Right before my first son was born, I dug out the blanket. It was white, with pink and blue stripes delicately across the middle. Like everything they tried to give me, it was not a perfect fit. The yarn was cheap acrylic, I loathe pink and baby blue. But I felt then a twinge of sentiment, that Aunnie, whatever her flaws, had believed in and loved my children before I ever knew them. I threw away a lot of things they gave me, but not that. My son slept beneath it, some of the time.
And then, not long ago, I was seized with the desire to knit. My sister had her first child, the one that Gram never knew, a little girl. And the desire to knit her a blanket was nearly intolerable. Knitting blankets is what aunts do for their baby nieces. And so I did. I learned to knit from a series of books. I am not a coordinated woman, and it finally took a book about knitting for small children to bang the basic motions into me. But once I began, I could not stop. And I thought of them every moment. Of how much I wish I’d listened to some of what they knew. Of how badly I wish I’d been able to distinguish between their desire to make me in their image and their desire to simply teach me what I knew. Of how much easier this would have been if they could have showed me, hand over paper-thin hand.

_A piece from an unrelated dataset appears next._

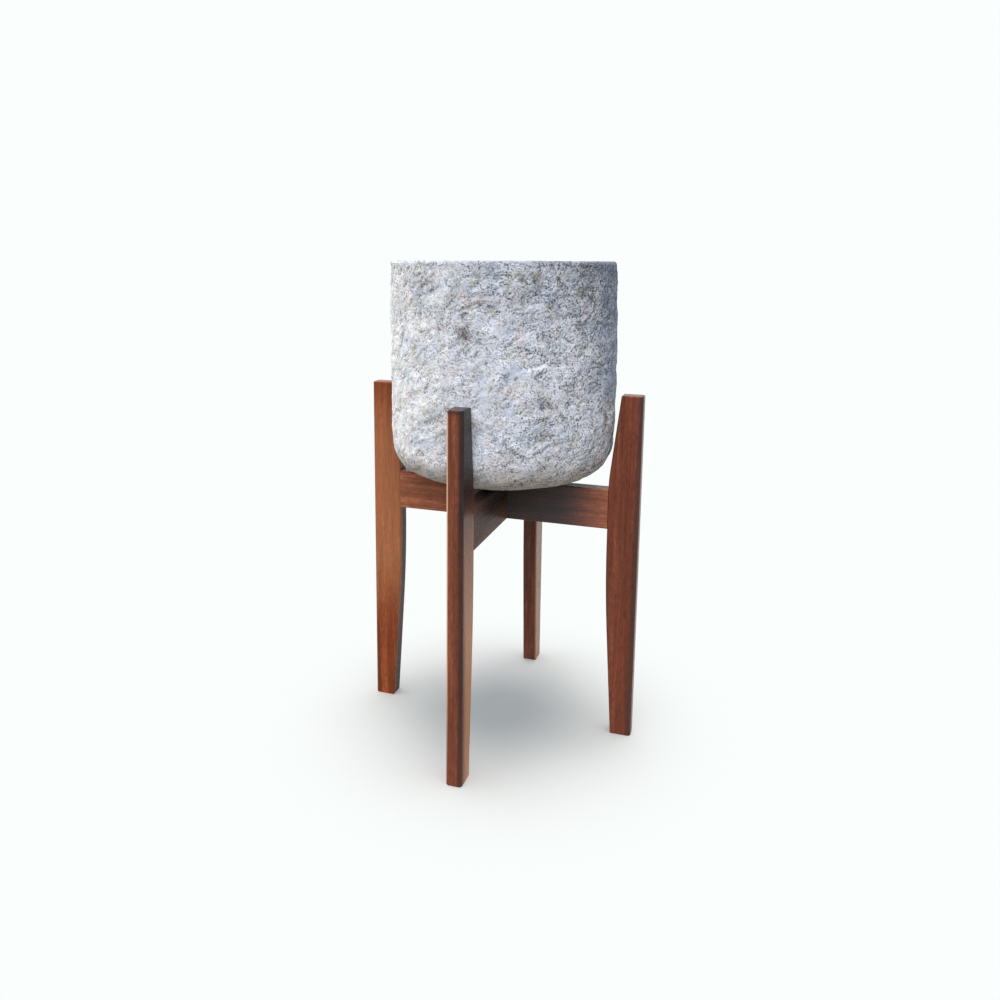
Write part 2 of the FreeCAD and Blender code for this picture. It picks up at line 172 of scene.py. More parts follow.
# Streaks in the wood: width, length, detail and distortion, and the levels between which they
# go from 0 to 1
STREAKS = {
    "bands": (0.0085, 0.30, 3, 0.4, 0.34, 0.66),
    "hues": (0.0060, 0.16, 2, 0.0, 0.40, 0.66),
    "fibres": (0.0024, 0.05, 3, 0.0, 0.32, 0.68),
    "pores": (0.0012, 0.012, 2, 0.0, 0.58, 0.68),
    "flecks": (0.0034, 0.0085, 3, 0.0, 0.38, 0.62),
}
BLOTCHES = (0.022, 4, 0.7, 0.0, 0.36, 0.64)

# Refractive index of the varnish, which is lower on a board where it has worn dull
FRESH_VARNISH = 1.26
WORN_VARNISH = {
    "leg_left": 1.18,
    "leg_front": 1.20,
    "rail_left_right": 1.22,
    "rail_front_back": 1.09,
}

# Soft lamps: how wide each one looks, its height above the floor and its turn about z, in degrees
OVERHEAD_LAMP, FRONT_LAMP, SIDE_LAMP = (32, 90, 0), (46, 42, 284), (40, 34, 165)

# Where the camera stands, how it is turned left, down and over in degrees, and its lens
CAMERA_PLACE = Vector((0.324841, -1.056609, 0.631946))
CAMERA_YAW, CAMERA_PITCH, CAMERA_ROLL = (math.radians(turn) for turn in (17.333, 9.381, 0.679))
CAMERA_LENS, CAMERA_SHIFT = 29.979, -0.10


def paint(*levels):
    """Turn display levels from 0 to 255 into linear light, by the sRGB curve."""
    shares = [level / 255 for level in levels]
    return tuple(s / 12.92 if s <= 0.04045 else ((s + 0.055) / 1.055) ** 2.4 for s in shares)


def length(name, description, default):
    """Make a length that the sidebar shows in the scene's unit."""
    return bpy.props.FloatProperty(
        name=name, description=description, default=default, min=0, unit="LENGTH"
    )


def colour(name, description, *levels):
    """Make a colour, given in display levels from 0 to 255."""
    return bpy.props.FloatVectorProperty(
        name=name, description=description, default=paint(*levels), min=0, max=1, subtype="COLOR"
    )


def share(name, description, default, highest=1):
    """Make a plain share or level."""
    return bpy.props.FloatProperty(
        name=name, description=description, default=default, min=0, max=highest
    )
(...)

I am still not sure how much nostalgia for them I have. I find them easier to live with as anxious memories, for it is easier to distinguish between sorrow and pleasure, to sort out the things I liked best, and try and leave the others behind. And all I can do to assuage the memory (the ghost) of my failures to understand, and theirs as well, is to knit for the great-grandchildren they did not live to see, but believed in so fervently.